PROMPT
Filter the entries, keeping every line with the word "that".

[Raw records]
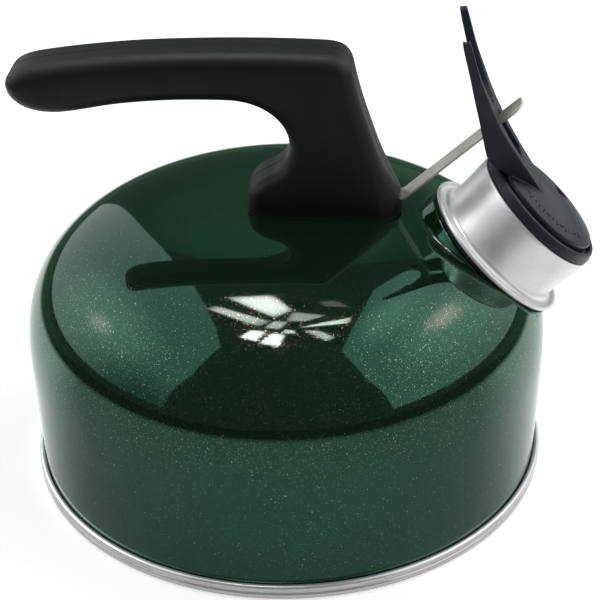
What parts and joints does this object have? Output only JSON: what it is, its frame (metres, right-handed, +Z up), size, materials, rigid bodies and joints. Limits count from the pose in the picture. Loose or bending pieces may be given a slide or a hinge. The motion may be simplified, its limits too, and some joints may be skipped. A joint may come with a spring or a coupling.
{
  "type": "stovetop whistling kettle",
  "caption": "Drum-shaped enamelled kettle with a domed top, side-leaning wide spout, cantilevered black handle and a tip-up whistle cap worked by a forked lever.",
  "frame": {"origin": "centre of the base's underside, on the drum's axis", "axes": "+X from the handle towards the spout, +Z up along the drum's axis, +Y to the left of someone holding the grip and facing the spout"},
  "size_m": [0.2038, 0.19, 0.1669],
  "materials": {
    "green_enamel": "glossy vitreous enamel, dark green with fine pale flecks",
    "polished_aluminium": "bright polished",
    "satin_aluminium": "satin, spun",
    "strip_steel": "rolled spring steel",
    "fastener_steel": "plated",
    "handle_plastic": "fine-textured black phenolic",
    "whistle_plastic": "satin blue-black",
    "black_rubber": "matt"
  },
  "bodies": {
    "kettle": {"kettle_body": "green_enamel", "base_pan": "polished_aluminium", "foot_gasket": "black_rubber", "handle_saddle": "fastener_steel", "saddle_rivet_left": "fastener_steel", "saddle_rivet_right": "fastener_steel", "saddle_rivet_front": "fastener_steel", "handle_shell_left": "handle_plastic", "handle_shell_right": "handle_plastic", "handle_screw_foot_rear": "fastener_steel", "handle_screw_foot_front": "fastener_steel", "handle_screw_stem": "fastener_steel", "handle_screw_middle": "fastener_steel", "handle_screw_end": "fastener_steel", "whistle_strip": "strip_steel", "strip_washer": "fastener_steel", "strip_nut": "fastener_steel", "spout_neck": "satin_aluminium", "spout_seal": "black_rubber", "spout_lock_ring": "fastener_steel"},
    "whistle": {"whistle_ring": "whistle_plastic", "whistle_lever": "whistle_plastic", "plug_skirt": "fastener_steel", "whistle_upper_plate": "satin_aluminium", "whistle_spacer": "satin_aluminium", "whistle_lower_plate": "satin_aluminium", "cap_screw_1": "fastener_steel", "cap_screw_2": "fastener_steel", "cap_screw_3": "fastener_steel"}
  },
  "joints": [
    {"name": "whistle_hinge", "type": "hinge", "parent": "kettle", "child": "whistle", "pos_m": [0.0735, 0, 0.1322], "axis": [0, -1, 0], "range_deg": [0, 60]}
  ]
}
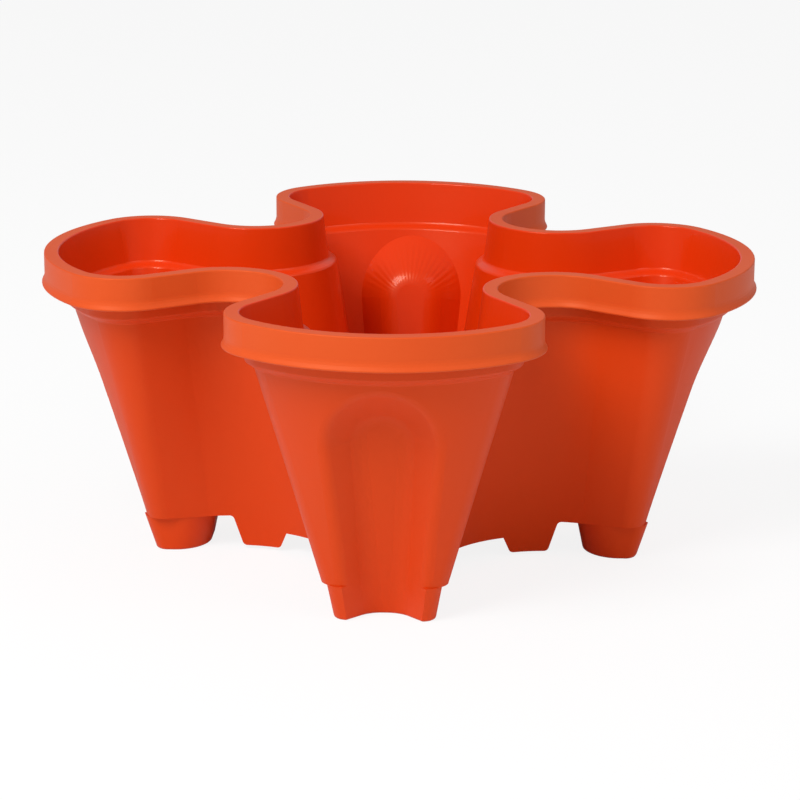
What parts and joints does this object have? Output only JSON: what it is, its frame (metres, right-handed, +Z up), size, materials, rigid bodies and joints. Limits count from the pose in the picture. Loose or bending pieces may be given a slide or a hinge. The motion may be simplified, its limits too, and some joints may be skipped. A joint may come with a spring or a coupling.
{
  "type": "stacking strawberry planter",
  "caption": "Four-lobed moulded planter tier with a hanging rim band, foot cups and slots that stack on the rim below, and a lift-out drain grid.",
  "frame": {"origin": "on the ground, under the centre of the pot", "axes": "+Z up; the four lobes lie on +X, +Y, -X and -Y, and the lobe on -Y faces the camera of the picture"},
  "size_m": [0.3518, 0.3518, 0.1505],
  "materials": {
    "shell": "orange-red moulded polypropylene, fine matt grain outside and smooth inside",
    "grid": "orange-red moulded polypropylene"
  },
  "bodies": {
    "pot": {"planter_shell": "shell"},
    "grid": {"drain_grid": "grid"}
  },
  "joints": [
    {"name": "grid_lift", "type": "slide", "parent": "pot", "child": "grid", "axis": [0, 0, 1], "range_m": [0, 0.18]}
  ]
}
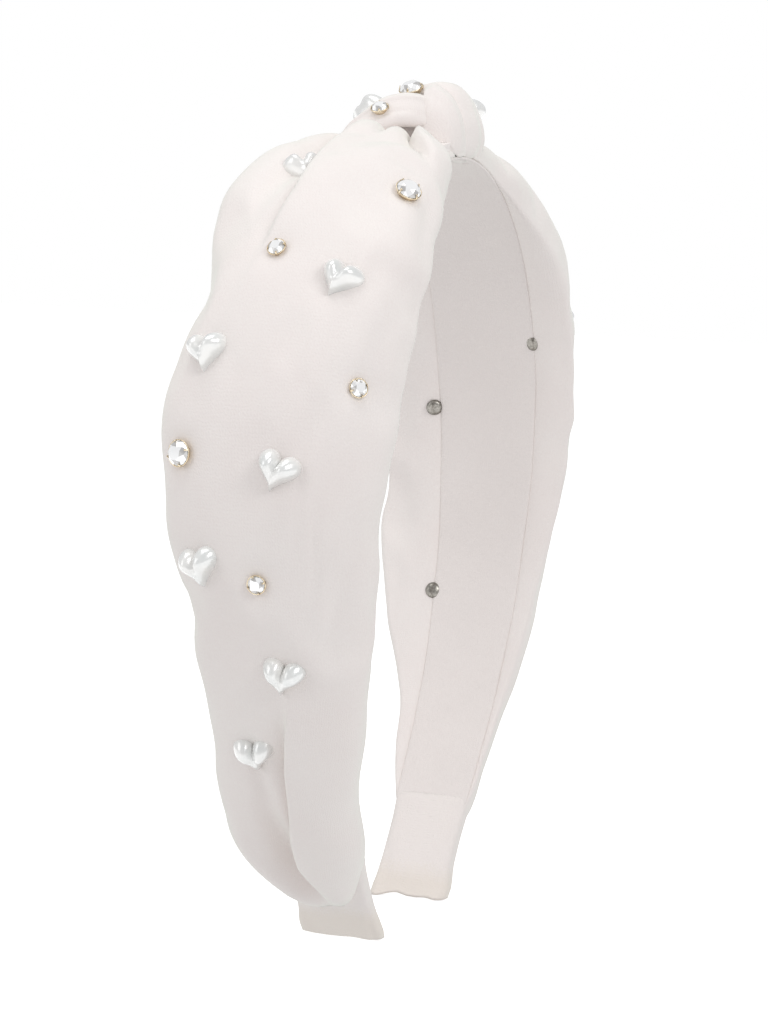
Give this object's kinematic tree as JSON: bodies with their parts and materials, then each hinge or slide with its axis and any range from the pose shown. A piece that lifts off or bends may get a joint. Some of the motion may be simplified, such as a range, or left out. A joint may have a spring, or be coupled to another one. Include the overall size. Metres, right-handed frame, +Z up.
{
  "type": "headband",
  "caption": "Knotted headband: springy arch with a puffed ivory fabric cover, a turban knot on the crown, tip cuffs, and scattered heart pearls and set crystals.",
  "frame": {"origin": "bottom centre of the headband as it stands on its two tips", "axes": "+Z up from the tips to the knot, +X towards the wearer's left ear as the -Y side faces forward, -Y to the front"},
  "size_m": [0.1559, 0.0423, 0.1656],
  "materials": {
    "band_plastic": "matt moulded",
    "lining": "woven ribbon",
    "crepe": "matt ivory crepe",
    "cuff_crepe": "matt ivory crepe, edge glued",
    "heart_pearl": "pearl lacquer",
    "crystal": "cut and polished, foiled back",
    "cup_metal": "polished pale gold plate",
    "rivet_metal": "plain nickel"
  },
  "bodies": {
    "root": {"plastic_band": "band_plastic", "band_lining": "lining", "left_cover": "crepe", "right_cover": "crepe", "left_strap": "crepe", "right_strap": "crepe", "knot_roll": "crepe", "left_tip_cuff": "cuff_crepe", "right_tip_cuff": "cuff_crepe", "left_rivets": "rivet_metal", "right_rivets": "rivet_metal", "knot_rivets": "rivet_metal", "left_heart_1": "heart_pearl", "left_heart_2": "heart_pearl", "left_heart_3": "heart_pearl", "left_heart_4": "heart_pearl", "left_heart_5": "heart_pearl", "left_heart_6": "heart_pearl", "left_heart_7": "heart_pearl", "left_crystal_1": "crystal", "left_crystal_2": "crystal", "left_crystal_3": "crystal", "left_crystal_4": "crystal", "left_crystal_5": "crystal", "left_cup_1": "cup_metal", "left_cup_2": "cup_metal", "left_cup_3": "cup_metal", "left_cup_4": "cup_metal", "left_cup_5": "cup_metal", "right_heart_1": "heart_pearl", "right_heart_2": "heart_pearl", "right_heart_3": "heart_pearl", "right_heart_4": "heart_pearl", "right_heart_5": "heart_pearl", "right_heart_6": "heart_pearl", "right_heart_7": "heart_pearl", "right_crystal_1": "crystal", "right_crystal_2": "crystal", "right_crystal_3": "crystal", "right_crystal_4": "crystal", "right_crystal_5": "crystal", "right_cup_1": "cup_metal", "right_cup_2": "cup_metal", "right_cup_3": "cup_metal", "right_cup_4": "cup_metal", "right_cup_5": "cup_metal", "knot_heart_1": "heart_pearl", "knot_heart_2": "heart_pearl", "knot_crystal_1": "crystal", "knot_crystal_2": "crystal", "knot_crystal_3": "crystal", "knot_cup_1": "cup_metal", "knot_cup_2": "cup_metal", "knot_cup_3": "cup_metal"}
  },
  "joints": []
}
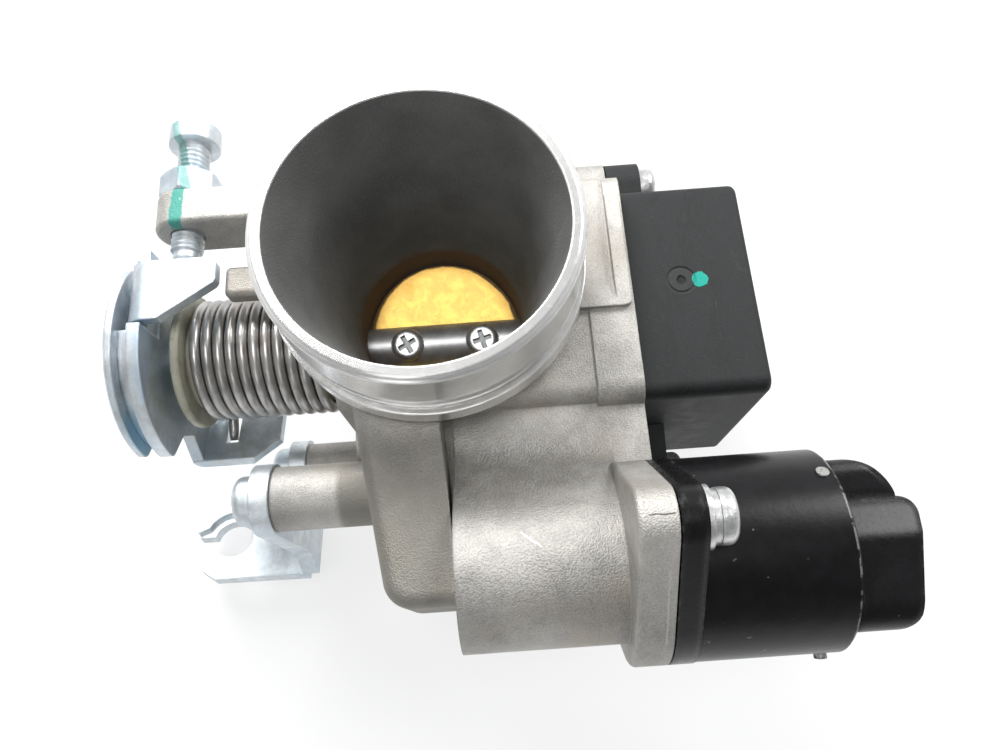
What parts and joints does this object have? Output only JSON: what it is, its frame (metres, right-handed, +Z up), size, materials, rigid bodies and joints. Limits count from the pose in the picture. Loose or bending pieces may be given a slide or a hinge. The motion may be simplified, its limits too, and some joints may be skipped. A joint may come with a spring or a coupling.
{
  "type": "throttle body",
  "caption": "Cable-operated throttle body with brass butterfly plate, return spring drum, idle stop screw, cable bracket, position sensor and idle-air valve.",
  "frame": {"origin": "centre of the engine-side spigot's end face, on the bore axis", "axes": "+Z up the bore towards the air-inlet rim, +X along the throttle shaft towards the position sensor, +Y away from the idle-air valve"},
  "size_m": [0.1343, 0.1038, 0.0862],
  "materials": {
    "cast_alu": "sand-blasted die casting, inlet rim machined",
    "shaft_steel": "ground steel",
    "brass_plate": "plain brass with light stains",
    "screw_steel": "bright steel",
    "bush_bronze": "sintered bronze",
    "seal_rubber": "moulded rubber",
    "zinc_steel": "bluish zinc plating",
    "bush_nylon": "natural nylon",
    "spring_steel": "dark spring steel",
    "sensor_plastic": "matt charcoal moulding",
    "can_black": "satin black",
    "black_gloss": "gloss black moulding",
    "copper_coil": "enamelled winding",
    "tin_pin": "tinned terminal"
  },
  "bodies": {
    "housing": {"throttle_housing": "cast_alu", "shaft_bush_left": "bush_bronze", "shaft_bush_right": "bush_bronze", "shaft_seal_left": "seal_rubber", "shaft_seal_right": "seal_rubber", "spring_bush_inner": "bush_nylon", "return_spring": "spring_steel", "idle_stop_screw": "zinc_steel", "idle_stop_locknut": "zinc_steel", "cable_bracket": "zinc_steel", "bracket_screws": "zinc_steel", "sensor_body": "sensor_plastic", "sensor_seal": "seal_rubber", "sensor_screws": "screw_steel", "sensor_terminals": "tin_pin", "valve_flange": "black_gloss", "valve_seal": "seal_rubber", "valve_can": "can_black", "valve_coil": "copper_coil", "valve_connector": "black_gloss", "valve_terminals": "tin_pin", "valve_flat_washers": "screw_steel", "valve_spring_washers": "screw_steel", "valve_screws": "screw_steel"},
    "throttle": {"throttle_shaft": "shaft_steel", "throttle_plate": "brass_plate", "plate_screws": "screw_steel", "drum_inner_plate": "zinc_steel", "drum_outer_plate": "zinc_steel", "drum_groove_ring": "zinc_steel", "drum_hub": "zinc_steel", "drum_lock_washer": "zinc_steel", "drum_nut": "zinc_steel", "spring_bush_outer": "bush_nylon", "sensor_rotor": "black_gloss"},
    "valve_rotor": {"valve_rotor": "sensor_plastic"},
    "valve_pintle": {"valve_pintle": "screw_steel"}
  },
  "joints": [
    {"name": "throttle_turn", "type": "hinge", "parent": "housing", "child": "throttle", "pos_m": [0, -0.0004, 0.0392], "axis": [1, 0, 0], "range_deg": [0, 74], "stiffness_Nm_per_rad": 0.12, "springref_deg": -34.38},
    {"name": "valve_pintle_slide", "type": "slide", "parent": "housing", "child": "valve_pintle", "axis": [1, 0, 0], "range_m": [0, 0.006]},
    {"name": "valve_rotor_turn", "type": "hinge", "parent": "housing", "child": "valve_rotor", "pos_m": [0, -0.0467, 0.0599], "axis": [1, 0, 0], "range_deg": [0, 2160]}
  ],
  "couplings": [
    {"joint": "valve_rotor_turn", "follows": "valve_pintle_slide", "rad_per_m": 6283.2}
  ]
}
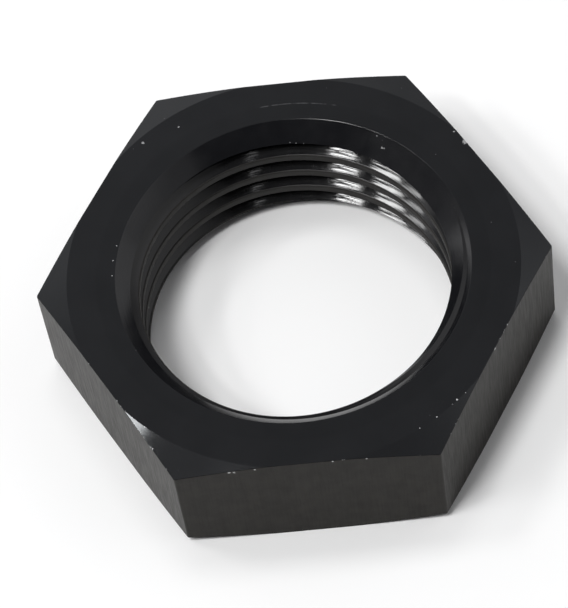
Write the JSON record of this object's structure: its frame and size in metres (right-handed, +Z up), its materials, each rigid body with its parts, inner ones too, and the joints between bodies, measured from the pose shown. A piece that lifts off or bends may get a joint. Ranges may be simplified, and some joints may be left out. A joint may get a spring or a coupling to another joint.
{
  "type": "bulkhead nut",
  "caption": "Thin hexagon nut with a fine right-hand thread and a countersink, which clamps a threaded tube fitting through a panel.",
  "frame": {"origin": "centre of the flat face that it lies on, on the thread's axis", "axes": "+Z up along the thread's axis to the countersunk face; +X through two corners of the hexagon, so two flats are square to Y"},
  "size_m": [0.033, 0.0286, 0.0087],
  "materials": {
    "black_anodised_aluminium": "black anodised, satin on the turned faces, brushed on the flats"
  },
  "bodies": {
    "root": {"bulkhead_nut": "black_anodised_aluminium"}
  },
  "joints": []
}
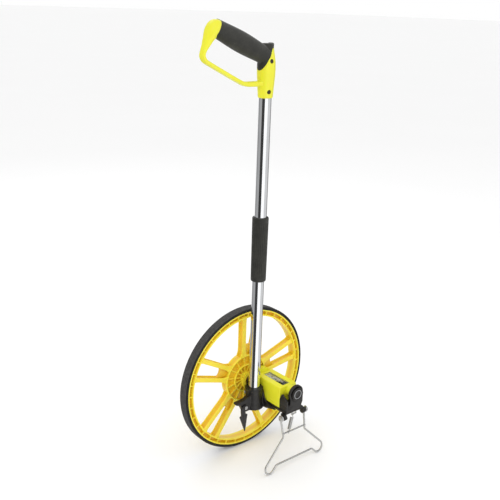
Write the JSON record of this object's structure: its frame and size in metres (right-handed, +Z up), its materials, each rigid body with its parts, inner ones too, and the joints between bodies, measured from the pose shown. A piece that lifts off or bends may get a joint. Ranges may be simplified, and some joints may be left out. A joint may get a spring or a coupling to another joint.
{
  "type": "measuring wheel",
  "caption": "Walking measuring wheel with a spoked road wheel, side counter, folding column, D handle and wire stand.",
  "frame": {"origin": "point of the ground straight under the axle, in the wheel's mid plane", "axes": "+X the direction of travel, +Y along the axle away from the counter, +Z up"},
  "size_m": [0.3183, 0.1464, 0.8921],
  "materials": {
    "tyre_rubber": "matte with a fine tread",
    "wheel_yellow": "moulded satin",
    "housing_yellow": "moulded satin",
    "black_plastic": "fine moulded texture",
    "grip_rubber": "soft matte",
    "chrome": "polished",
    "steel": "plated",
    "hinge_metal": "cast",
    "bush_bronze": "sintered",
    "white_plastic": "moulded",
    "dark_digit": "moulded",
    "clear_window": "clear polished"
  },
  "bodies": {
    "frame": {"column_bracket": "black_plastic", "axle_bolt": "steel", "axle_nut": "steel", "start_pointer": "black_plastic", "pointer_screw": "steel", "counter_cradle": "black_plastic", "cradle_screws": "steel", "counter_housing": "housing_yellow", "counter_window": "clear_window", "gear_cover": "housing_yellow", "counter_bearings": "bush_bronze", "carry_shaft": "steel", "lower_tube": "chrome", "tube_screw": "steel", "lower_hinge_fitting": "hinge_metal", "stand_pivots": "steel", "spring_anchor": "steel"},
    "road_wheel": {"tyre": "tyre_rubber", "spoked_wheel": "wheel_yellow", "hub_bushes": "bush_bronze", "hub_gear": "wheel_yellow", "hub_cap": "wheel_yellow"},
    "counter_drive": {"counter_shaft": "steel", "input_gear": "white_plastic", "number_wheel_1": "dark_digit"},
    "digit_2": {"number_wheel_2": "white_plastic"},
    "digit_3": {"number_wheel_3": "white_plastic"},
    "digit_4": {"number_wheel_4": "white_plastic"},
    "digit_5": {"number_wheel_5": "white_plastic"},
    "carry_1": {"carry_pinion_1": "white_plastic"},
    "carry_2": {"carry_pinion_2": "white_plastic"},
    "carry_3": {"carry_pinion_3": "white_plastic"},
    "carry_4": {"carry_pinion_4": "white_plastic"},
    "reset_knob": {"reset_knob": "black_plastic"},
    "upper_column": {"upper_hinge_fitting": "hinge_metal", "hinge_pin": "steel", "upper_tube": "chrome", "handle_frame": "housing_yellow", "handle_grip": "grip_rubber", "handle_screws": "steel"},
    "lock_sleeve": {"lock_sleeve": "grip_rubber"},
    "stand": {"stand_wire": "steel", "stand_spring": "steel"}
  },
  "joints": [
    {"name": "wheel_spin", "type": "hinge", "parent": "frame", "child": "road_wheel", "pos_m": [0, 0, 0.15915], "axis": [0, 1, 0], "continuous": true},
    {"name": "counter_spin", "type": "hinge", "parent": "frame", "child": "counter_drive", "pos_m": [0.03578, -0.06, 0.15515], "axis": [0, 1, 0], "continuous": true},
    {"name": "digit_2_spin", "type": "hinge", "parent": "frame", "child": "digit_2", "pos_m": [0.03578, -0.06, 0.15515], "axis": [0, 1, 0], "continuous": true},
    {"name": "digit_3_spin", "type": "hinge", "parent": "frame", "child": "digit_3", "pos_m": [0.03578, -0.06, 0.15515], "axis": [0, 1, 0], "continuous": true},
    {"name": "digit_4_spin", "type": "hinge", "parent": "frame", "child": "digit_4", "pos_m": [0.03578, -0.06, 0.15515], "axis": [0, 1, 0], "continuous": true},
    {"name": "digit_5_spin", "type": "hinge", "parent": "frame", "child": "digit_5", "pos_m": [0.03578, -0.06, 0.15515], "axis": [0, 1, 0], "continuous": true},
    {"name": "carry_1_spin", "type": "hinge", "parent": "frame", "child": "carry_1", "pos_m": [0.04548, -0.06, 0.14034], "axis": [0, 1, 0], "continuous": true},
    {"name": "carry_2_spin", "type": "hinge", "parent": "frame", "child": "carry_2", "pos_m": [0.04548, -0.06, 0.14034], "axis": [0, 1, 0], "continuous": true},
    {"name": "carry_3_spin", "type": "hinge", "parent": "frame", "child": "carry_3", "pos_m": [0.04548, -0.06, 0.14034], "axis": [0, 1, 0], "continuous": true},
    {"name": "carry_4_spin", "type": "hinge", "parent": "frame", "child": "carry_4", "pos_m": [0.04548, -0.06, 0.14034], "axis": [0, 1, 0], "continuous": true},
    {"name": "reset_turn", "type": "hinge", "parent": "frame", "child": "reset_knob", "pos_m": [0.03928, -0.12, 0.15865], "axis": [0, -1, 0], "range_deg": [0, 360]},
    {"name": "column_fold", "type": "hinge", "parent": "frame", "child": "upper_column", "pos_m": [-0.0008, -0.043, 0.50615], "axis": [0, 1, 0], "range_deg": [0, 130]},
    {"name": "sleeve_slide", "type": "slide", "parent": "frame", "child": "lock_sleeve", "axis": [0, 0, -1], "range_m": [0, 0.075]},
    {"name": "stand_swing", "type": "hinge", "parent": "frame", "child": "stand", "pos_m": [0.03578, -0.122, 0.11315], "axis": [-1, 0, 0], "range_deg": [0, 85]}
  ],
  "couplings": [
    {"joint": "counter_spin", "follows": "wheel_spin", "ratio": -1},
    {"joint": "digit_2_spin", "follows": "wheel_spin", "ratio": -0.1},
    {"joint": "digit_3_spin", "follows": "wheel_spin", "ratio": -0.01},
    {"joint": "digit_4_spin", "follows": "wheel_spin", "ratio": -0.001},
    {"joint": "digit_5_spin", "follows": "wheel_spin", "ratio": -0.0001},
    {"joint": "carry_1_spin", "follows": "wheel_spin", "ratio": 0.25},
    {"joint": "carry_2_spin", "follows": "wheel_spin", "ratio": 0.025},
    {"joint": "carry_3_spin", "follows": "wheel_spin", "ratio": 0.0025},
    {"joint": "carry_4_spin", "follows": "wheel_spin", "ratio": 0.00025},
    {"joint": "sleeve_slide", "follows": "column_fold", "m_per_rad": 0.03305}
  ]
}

RESULT
  "caption": "Four-lobed moulded planter tier with a hanging rim band, foot cups and slots that stack on the rim below, and a lift-out drain grid.",
Give this object's kinematic tree as JSON: bodies with their parts and materials, then each hinge or slide with its axis and any range from the pose shown. A piece that lifts off or bends may get a joint. Some of the motion may be simplified, such as a range, or left out. A joint may have a spring, or be coupled to another one. Include the overall size. Metres, right-handed frame, +Z up.
Write the JSON record of this object's structure: its frame and size in metres (right-handed, +Z up), its materials, each rigid body with its parts, inner ones too, and the joints between bodies, measured from the pose shown. A piece that lifts off or bends may get a joint. Ranges may be simplified, and some joints may be left out. A joint may get a spring or a coupling to another joint.
  "frame": {"origin": "centre of the flat face that it lies on, on the thread's axis", "axes": "+Z up along the thread's axis to the countersunk face; +X through two corners of the hexagon, so two flats are square to Y"},
Write the JSON record of this object's structure: its frame and size in metres (right-handed, +Z up), its materials, each rigid body with its parts, inner ones too, and the joints between bodies, measured from the pose shown. A piece that lifts off or bends may get a joint. Ranges may be simplified, and some joints may be left out. A joint may get a spring or a coupling to another joint.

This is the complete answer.